## Available data
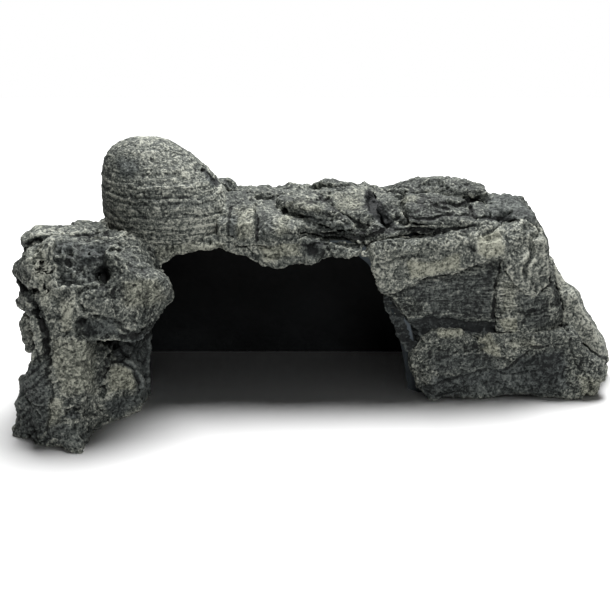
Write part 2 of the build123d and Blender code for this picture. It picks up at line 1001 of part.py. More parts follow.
pieces = [
    cave_shell,
    left_pillar,
    pillar_head,
    pillar_toe,
    flank_chip_upper,
    flank_chip_lower,
    foot_stone,
    pillar_cap,
    boulder,
    chock_stone,
    spring_stone,
    brow_lip,
    stone_bed,
    wedge_stone,
    brow_stone,
    long_stone,
    saddle_stone,
    fin_stone,
    crown_slab,
    top_slab,
    corner_slab,
    back_slab,
    buttress_ledge,
    buttress_panel,
    buttress_toe,
    shoulder_stone,
    buttress_column,
    end_slab,
    left_flank_slab,
    *rear_stones,
]
os.makedirs("parts", exist_ok=True)
for piece in pieces:
    export_step(piece.part, f"parts/{piece.part.label}.step")
    print(piece.part.label, len(piece.part.solids()), "solids", round(piece.part.volume / 1000, 1), "cm3")
print("total", round(sum(piece.part.volume for piece in pieces) / 1000), "cm3")
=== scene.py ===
"""Resin cave ornament: the looks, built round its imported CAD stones."""

import math

import bpy
import numpy as np
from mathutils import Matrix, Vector


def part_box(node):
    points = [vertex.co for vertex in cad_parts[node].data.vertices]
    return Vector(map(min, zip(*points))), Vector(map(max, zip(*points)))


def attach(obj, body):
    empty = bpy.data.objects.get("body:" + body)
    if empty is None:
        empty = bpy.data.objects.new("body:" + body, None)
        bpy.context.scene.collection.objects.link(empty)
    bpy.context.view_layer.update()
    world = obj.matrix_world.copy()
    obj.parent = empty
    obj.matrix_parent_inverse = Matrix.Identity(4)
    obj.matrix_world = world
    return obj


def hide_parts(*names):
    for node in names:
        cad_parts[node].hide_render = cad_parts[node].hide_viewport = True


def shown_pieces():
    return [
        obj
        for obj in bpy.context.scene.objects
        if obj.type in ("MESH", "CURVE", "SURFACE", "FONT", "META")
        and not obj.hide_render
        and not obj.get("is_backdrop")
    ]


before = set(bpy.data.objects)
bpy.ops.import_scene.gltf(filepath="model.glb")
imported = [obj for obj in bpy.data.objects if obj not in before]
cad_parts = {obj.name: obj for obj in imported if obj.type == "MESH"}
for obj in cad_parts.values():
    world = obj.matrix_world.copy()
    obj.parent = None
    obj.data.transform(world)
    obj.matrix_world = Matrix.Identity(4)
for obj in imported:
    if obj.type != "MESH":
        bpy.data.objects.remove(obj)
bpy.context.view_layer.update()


# ---------------------------------------------------------------- Cave shell
# The smooth dark shell that makes the chamber and the rim round its mouth. It is cast in
# grey-black resin and left bare inside, where its colour is taken down to near black as
# painted shade; its outside takes some of the stones' grey paint.


class Coat:
    """A procedural finish in the making: its shader and the texture steps that feed it."""

    def __init__(self, name):
        self.mat = bpy.data.materials.new(name)
        self.mat.use_nodes = True
        self.nodes, self.links = self.mat.node_tree.nodes, self.mat.node_tree.links
        self.shader = self.nodes["Principled BSDF"]
        self.place = self.nodes.new("ShaderNodeTexCoord").outputs["Object"]

    def feed(self, socket, value):
        if isinstance(value, (int, float)):
            socket.default_value = value
        elif isinstance(value, tuple):
            socket.default_value = (*value, 1)
        else:
            self.links.new(value, socket)

    def noise(self, scale, detail, rough=0.6, stretch=(1, 1, 1)):
        """Cloudy noise about 0, with scale features to the metre."""
        mapping = self.nodes.new("ShaderNodeMapping")
        mapping.inputs["Scale"].default_value = stretch
        self.links.new(self.place, mapping.inputs["Vector"])
        cloud = self.nodes.new("ShaderNodeTexNoise")
        cloud.inputs["Scale"].default_value = scale
        cloud.inputs["Detail"].default_value = detail
        cloud.inputs["Roughness"].default_value = rough
        self.links.new(mapping.outputs["Vector"], cloud.inputs["Vector"])
        return self.sum("SUBTRACT", cloud.outputs["Fac"], 0.5)

    def sum(self, kind, a, b):
        step = self.nodes.new("ShaderNodeMath")
        step.operation = kind
        self.feed(step.inputs[0], a)
        self.feed(step.inputs[1], b)
        return step.outputs[0]

    def blend(self, *shares):
        """The total of values, each times its share."""
        total = 0.0
        for value, share in shares:
            total = self.sum("ADD", total, self.sum("MULTIPLY", value, share))
        return total

    def carried(self, name):
        """A value that the mesh carries at each point."""
        step = self.nodes.new("ShaderNodeAttribute")
        step.attribute_name = name
        return step.outputs["Fac"]

    def window(self, value, low, high):
        """0 below low, 1 above high, eased between."""
        step = self.nodes.new("ShaderNodeMapRange")
        step.interpolation_type = "SMOOTHSTEP"
        step.inputs["From Min"].default_value = low
        step.inputs["From Max"].default_value = high
        self.links.new(value, step.inputs["Value"])
        return step.outputs["Result"]

    def ramp(self, value, *stops):
        """A colour for a value, from pairs of place and colour."""
        step = self.nodes.new("ShaderNodeValToRGB")
        band = step.color_ramp
        while len(band.elements) < len(stops):
            band.elements.new(0.5)
        for element, (at, colour) in zip(band.elements, stops):
            element.position = at
            element.color = (*colour, 1)
        self.links.new(value, step.inputs["Fac"])
        return step.outputs["Color"]

    def mix(self, share, a, b):
        step = self.nodes.new("ShaderNodeMix")
        step.data_type = "RGBA"
        self.feed(step.inputs["Factor"], share)
        self.feed(step.inputs["A"], a)
        self.feed(step.inputs["B"], b)
        return step.outputs["Result"]

    def bump(self, height, depth, strength):
        step = self.nodes.new("ShaderNodeBump")
        step.inputs["Strength"].default_value = strength
        step.inputs["Distance"].default_value = depth
        self.links.new(height, step.inputs["Height"])
        self.links.new(step.outputs["Normal"], self.shader.inputs["Normal"])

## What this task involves
Set down all of the data above, word for word.

## Solution to the problem
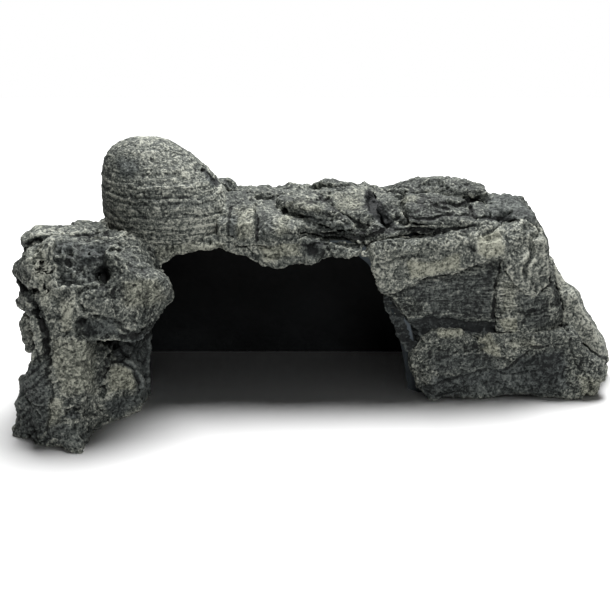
Write part 2 of the build123d and Blender code for this picture. It picks up at line 1001 of part.py. More parts follow.
pieces = [
    cave_shell,
    left_pillar,
    pillar_head,
    pillar_toe,
    flank_chip_upper,
    flank_chip_lower,
    foot_stone,
    pillar_cap,
    boulder,
    chock_stone,
    spring_stone,
    brow_lip,
    stone_bed,
    wedge_stone,
    brow_stone,
    long_stone,
    saddle_stone,
    fin_stone,
    crown_slab,
    top_slab,
    corner_slab,
    back_slab,
    buttress_ledge,
    buttress_panel,
    buttress_toe,
    shoulder_stone,
    buttress_column,
    end_slab,
    left_flank_slab,
    *rear_stones,
]
os.makedirs("parts", exist_ok=True)
for piece in pieces:
    export_step(piece.part, f"parts/{piece.part.label}.step")
    print(piece.part.label, len(piece.part.solids()), "solids", round(piece.part.volume / 1000, 1), "cm3")
print("total", round(sum(piece.part.volume for piece in pieces) / 1000), "cm3")
=== scene.py ===
"""Resin cave ornament: the looks, built round its imported CAD stones."""

import math

import bpy
import numpy as np
from mathutils import Matrix, Vector


def part_box(node):
    points = [vertex.co for vertex in cad_parts[node].data.vertices]
    return Vector(map(min, zip(*points))), Vector(map(max, zip(*points)))


def attach(obj, body):
    empty = bpy.data.objects.get("body:" + body)
    if empty is None:
        empty = bpy.data.objects.new("body:" + body, None)
        bpy.context.scene.collection.objects.link(empty)
    bpy.context.view_layer.update()
    world = obj.matrix_world.copy()
    obj.parent = empty
    obj.matrix_parent_inverse = Matrix.Identity(4)
    obj.matrix_world = world
    return obj


def hide_parts(*names):
    for node in names:
        cad_parts[node].hide_render = cad_parts[node].hide_viewport = True


def shown_pieces():
    return [
        obj
        for obj in bpy.context.scene.objects
        if obj.type in ("MESH", "CURVE", "SURFACE", "FONT", "META")
        and not obj.hide_render
        and not obj.get("is_backdrop")
    ]


before = set(bpy.data.objects)
bpy.ops.import_scene.gltf(filepath="model.glb")
imported = [obj for obj in bpy.data.objects if obj not in before]
cad_parts = {obj.name: obj for obj in imported if obj.type == "MESH"}
for obj in cad_parts.values():
    world = obj.matrix_world.copy()
    obj.parent = None
    obj.data.transform(world)
    obj.matrix_world = Matrix.Identity(4)
for obj in imported:
    if obj.type != "MESH":
        bpy.data.objects.remove(obj)
bpy.context.view_layer.update()


# ---------------------------------------------------------------- Cave shell
# The smooth dark shell that makes the chamber and the rim round its mouth. It is cast in
# grey-black resin and left bare inside, where its colour is taken down to near black as
# painted shade; its outside takes some of the stones' grey paint.


class Coat:
    """A procedural finish in the making: its shader and the texture steps that feed it."""

    def __init__(self, name):
        self.mat = bpy.data.materials.new(name)
        self.mat.use_nodes = True
        self.nodes, self.links = self.mat.node_tree.nodes, self.mat.node_tree.links
        self.shader = self.nodes["Principled BSDF"]
        self.place = self.nodes.new("ShaderNodeTexCoord").outputs["Object"]

    def feed(self, socket, value):
        if isinstance(value, (int, float)):
            socket.default_value = value
        elif isinstance(value, tuple):
            socket.default_value = (*value, 1)
        else:
            self.links.new(value, socket)

    def noise(self, scale, detail, rough=0.6, stretch=(1, 1, 1)):
        """Cloudy noise about 0, with scale features to the metre."""
        mapping = self.nodes.new("ShaderNodeMapping")
        mapping.inputs["Scale"].default_value = stretch
        self.links.new(self.place, mapping.inputs["Vector"])
        cloud = self.nodes.new("ShaderNodeTexNoise")
        cloud.inputs["Scale"].default_value = scale
        cloud.inputs["Detail"].default_value = detail
        cloud.inputs["Roughness"].default_value = rough
        self.links.new(mapping.outputs["Vector"], cloud.inputs["Vector"])
        return self.sum("SUBTRACT", cloud.outputs["Fac"], 0.5)

    def sum(self, kind, a, b):
        step = self.nodes.new("ShaderNodeMath")
        step.operation = kind
        self.feed(step.inputs[0], a)
        self.feed(step.inputs[1], b)
        return step.outputs[0]

    def blend(self, *shares):
        """The total of values, each times its share."""
        total = 0.0
        for value, share in shares:
            total = self.sum("ADD", total, self.sum("MULTIPLY", value, share))
        return total

    def carried(self, name):
        """A value that the mesh carries at each point."""
        step = self.nodes.new("ShaderNodeAttribute")
        step.attribute_name = name
        return step.outputs["Fac"]

    def window(self, value, low, high):
        """0 below low, 1 above high, eased between."""
        step = self.nodes.new("ShaderNodeMapRange")
        step.interpolation_type = "SMOOTHSTEP"
        step.inputs["From Min"].default_value = low
        step.inputs["From Max"].default_value = high
        self.links.new(value, step.inputs["Value"])
        return step.outputs["Result"]

    def ramp(self, value, *stops):
        """A colour for a value, from pairs of place and colour."""
        step = self.nodes.new("ShaderNodeValToRGB")
        band = step.color_ramp
        while len(band.elements) < len(stops):
            band.elements.new(0.5)
        for element, (at, colour) in zip(band.elements, stops):
            element.position = at
            element.color = (*colour, 1)
        self.links.new(value, step.inputs["Fac"])
        return step.outputs["Color"]

    def mix(self, share, a, b):
        step = self.nodes.new("ShaderNodeMix")
        step.data_type = "RGBA"
        self.feed(step.inputs["Factor"], share)
        self.feed(step.inputs["A"], a)
        self.feed(step.inputs["B"], b)
        return step.outputs["Result"]

    def bump(self, height, depth, strength):
        step = self.nodes.new("ShaderNodeBump")
        step.inputs["Strength"].default_value = strength
        step.inputs["Distance"].default_value = depth
        self.links.new(height, step.inputs["Height"])
        self.links.new(step.outputs["Normal"], self.shader.inputs["Normal"])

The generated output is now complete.